When these kinds of inspection operations are performed manually, there is a tendency for human error. Also the time required in most manual inspection operations require that the procedures are carried out automatically using 100 percent inspection and usually in much less time.

· Identification

This is concerned with applications in which the purpose of the machine vision system is to recognise and classify an object rather than to inspect it. Inspection implies that the part must be either accepted or rejected. Identification involves a recognition process in which the “part itself, or its position and/or orientation, is determined.

This is usually followed by subsequent decision and action taken by the robot. Identification applications of machine vision include part sorting, palletizing and depalletizing and picking parts that are randomly oriented from a conveyer or bin.

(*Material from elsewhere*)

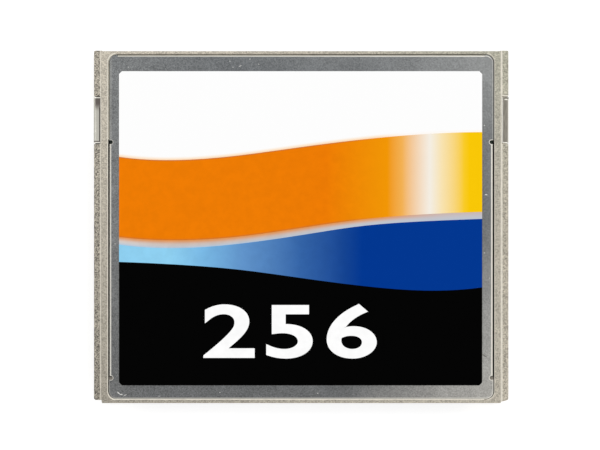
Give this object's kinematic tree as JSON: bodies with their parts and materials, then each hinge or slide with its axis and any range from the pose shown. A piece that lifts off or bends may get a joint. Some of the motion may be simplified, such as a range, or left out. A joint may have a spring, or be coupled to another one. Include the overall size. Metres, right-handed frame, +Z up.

· Visual servoing and navigation

In the third category, visual servoing and navigation control, the purpose of the vision system is to direct the actions of the robot based on its visual input.

The generic example of robot visual servoing is where the machine vision system is used to control the trajectory of the robot’s end effector toward an object in the workspace. Industrial examples of this application include part positioning, retrieving parts moving along a conveyor, retrieving and reorienting parts moving along a conveyor, assembly etc.